Task prompt: Write the material out again exactly.

[Begin Information supplied]

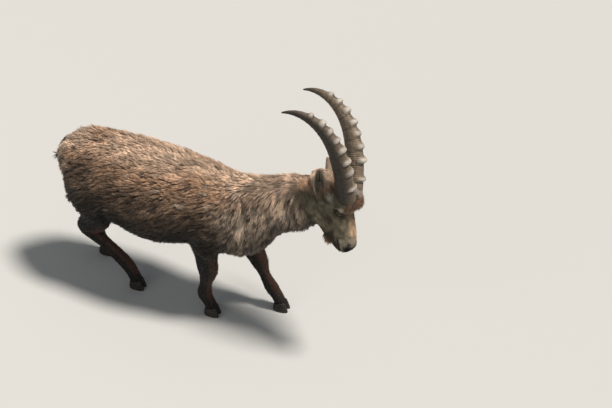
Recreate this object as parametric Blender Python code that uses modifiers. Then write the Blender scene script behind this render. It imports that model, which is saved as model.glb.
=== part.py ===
# Alpine ibex, a young male walking with its head lowered, life size.
# +X is forward, +Y is the animal's left, +Z is up and the soles stand on Z = 0.
import math
import random

import bmesh
import bpy
import numpy as np
from mathutils import Euler, Matrix, Vector
from mathutils.bvhtree import BVHTree

# Driving dimensions, metres and degrees
partName = "alpine_ibex"
originShift = (0.0929, -0.0131, 0.0)
gap = 0.0003
bodyVoxel = 0.010
headVoxel = 0.0055
bodyTriangles = 2600
headTriangles = 1200

# The trunk and neck: x, z, half height, half width and backward lean of each section
trunkStations = (
    (-0.735, 0.590, 0.050, 0.040, 0),
    (-0.700, 0.575, 0.105, 0.085, 0),
    (-0.640, 0.560, 0.156, 0.128, 0),
    (-0.560, 0.549, 0.184, 0.150, 0),
    (-0.460, 0.536, 0.206, 0.162, 0),
    (-0.360, 0.524, 0.218, 0.175, 0),
    (-0.240, 0.525, 0.216, 0.178, 0),
    (-0.130, 0.532, 0.196, 0.164, 0),
    (-0.040, 0.530, 0.193, 0.146, 5),
    (0.050, 0.530, 0.196, 0.122, 15),
    (0.130, 0.571, 0.171, 0.098, 22),
    (0.220, 0.640, 0.130, 0.083, 24),
    (0.310, 0.692, 0.117, 0.083, 27),
    (0.375, 0.730, 0.108, 0.078, 32),
    (0.430, 0.758, 0.080, 0.060, 36),
)
trunkSag, trunkSquare, headSquare = 0.10, 2.15, 2.3

# Limbs: x, y, z, front-to-back radius and side radius of each section.
# The right legs are the ones nearer to the viewer.
limbStations = {
    "foreleg_right": (
        (-0.030, -0.085, 0.560, 0.085, 0.045),
        (-0.040, -0.100, 0.480, 0.085, 0.050),
        (-0.040, -0.100, 0.400, 0.072, 0.046),
        (-0.036, -0.092, 0.320, 0.056, 0.037),
        (-0.028, -0.080, 0.240, 0.047, 0.032),
        (-0.034, -0.074, 0.165, 0.030, 0.022),
        (-0.034, -0.070, 0.100, 0.036, 0.028),
        (-0.014, -0.070, 0.065, 0.030, 0.027),
        (0.004, -0.070, 0.020, 0.030, 0.028),
    ),
    "foreleg_left": (
        (0.000, 0.085, 0.560, 0.085, 0.045),
        (0.015, 0.100, 0.480, 0.085, 0.050),
        (0.040, 0.100, 0.390, 0.066, 0.046),
        (0.085, 0.098, 0.305, 0.052, 0.037),
        (0.138, 0.094, 0.228, 0.044, 0.032),
        (0.172, 0.090, 0.160, 0.029, 0.022),
        (0.208, 0.087, 0.105, 0.034, 0.028),
        (0.238, 0.086, 0.068, 0.029, 0.027),
        (0.262, 0.085, 0.020, 0.030, 0.028),
    ),
    "hindleg_right": (
        (-0.590, -0.070, 0.610, 0.100, 0.060),
        (-0.568, -0.092, 0.500, 0.112, 0.066),
        (-0.535, -0.098, 0.400, 0.090, 0.058),
        (-0.548, -0.085, 0.325, 0.066, 0.042),
        (-0.586, -0.068, 0.266, 0.043, 0.031),
        (-0.499, -0.060, 0.198, 0.032, 0.026),
        (-0.414, -0.054, 0.126, 0.034, 0.028),
        (-0.374, -0.050, 0.073, 0.031, 0.027),
        (-0.350, -0.050, 0.020, 0.030, 0.028),
    ),
    "hindleg_left": (
        (-0.590, 0.070, 0.610, 0.100, 0.060),
        (-0.568, 0.092, 0.500, 0.112, 0.066),
        (-0.552, 0.105, 0.400, 0.088, 0.056),
        (-0.592, 0.105, 0.325, 0.062, 0.042),
        (-0.652, 0.103, 0.262, 0.038, 0.028),
        (-0.634, 0.101, 0.185, 0.025, 0.022),
        (-0.604, 0.100, 0.112, 0.030, 0.026),
        (-0.580, 0.100, 0.070, 0.027, 0.025),
        (-0.556, 0.100, 0.020, 0.030, 0.028),
    ),
}
tailStations = (
    (-0.650, 0.0, 0.668, 0.020, 0.024),
    (-0.697, 0.0, 0.662, 0.024, 0.030),
    (-0.736, 0.0, 0.620, 0.022, 0.032),
    (-0.758, 0.0, 0.558, 0.016, 0.022),
    (-0.766, 0.0, 0.523, 0.004, 0.006),
)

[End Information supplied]

Solution to this exercise:
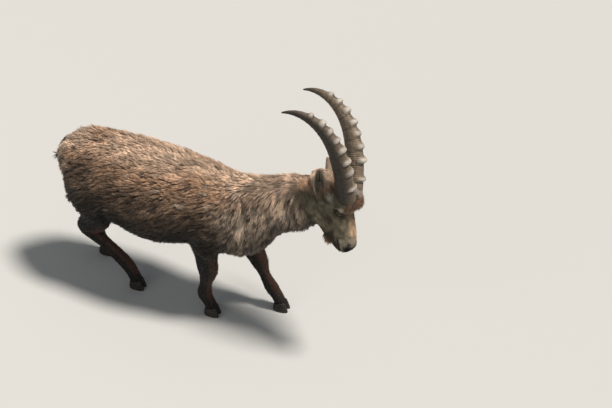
Recreate this object as parametric Blender Python code that uses modifiers. Then write the Blender scene script behind this render. It imports that model, which is saved as model.glb.
=== part.py ===
# Alpine ibex, a young male walking with its head lowered, life size.
# +X is forward, +Y is the animal's left, +Z is up and the soles stand on Z = 0.
import math
import random

import bmesh
import bpy
import numpy as np
from mathutils import Euler, Matrix, Vector
from mathutils.bvhtree import BVHTree

# Driving dimensions, metres and degrees
partName = "alpine_ibex"
originShift = (0.0929, -0.0131, 0.0)
gap = 0.0003
bodyVoxel = 0.010
headVoxel = 0.0055
bodyTriangles = 2600
headTriangles = 1200

# The trunk and neck: x, z, half height, half width and backward lean of each section
trunkStations = (
    (-0.735, 0.590, 0.050, 0.040, 0),
    (-0.700, 0.575, 0.105, 0.085, 0),
    (-0.640, 0.560, 0.156, 0.128, 0),
    (-0.560, 0.549, 0.184, 0.150, 0),
    (-0.460, 0.536, 0.206, 0.162, 0),
    (-0.360, 0.524, 0.218, 0.175, 0),
    (-0.240, 0.525, 0.216, 0.178, 0),
    (-0.130, 0.532, 0.196, 0.164, 0),
    (-0.040, 0.530, 0.193, 0.146, 5),
    (0.050, 0.530, 0.196, 0.122, 15),
    (0.130, 0.571, 0.171, 0.098, 22),
    (0.220, 0.640, 0.130, 0.083, 24),
    (0.310, 0.692, 0.117, 0.083, 27),
    (0.375, 0.730, 0.108, 0.078, 32),
    (0.430, 0.758, 0.080, 0.060, 36),
)
trunkSag, trunkSquare, headSquare = 0.10, 2.15, 2.3

# Limbs: x, y, z, front-to-back radius and side radius of each section.
# The right legs are the ones nearer to the viewer.
limbStations = {
    "foreleg_right": (
        (-0.030, -0.085, 0.560, 0.085, 0.045),
        (-0.040, -0.100, 0.480, 0.085, 0.050),
        (-0.040, -0.100, 0.400, 0.072, 0.046),
        (-0.036, -0.092, 0.320, 0.056, 0.037),
        (-0.028, -0.080, 0.240, 0.047, 0.032),
        (-0.034, -0.074, 0.165, 0.030, 0.022),
        (-0.034, -0.070, 0.100, 0.036, 0.028),
        (-0.014, -0.070, 0.065, 0.030, 0.027),
        (0.004, -0.070, 0.020, 0.030, 0.028),
    ),
    "foreleg_left": (
        (0.000, 0.085, 0.560, 0.085, 0.045),
        (0.015, 0.100, 0.480, 0.085, 0.050),
        (0.040, 0.100, 0.390, 0.066, 0.046),
        (0.085, 0.098, 0.305, 0.052, 0.037),
        (0.138, 0.094, 0.228, 0.044, 0.032),
        (0.172, 0.090, 0.160, 0.029, 0.022),
        (0.208, 0.087, 0.105, 0.034, 0.028),
        (0.238, 0.086, 0.068, 0.029, 0.027),
        (0.262, 0.085, 0.020, 0.030, 0.028),
    ),
    "hindleg_right": (
        (-0.590, -0.070, 0.610, 0.100, 0.060),
        (-0.568, -0.092, 0.500, 0.112, 0.066),
        (-0.535, -0.098, 0.400, 0.090, 0.058),
        (-0.548, -0.085, 0.325, 0.066, 0.042),
        (-0.586, -0.068, 0.266, 0.043, 0.031),
        (-0.499, -0.060, 0.198, 0.032, 0.026),
        (-0.414, -0.054, 0.126, 0.034, 0.028),
        (-0.374, -0.050, 0.073, 0.031, 0.027),
        (-0.350, -0.050, 0.020, 0.030, 0.028),
    ),
    "hindleg_left": (
        (-0.590, 0.070, 0.610, 0.100, 0.060),
        (-0.568, 0.092, 0.500, 0.112, 0.066),
        (-0.552, 0.105, 0.400, 0.088, 0.056),
        (-0.592, 0.105, 0.325, 0.062, 0.042),
        (-0.652, 0.103, 0.262, 0.038, 0.028),
        (-0.634, 0.101, 0.185, 0.025, 0.022),
        (-0.604, 0.100, 0.112, 0.030, 0.026),
        (-0.580, 0.100, 0.070, 0.027, 0.025),
        (-0.556, 0.100, 0.020, 0.030, 0.028),
    ),
}
tailStations = (
    (-0.650, 0.0, 0.668, 0.020, 0.024),
    (-0.697, 0.0, 0.662, 0.024, 0.030),
    (-0.736, 0.0, 0.620, 0.022, 0.032),
    (-0.758, 0.0, 0.558, 0.016, 0.022),
    (-0.766, 0.0, 0.523, 0.004, 0.006),
)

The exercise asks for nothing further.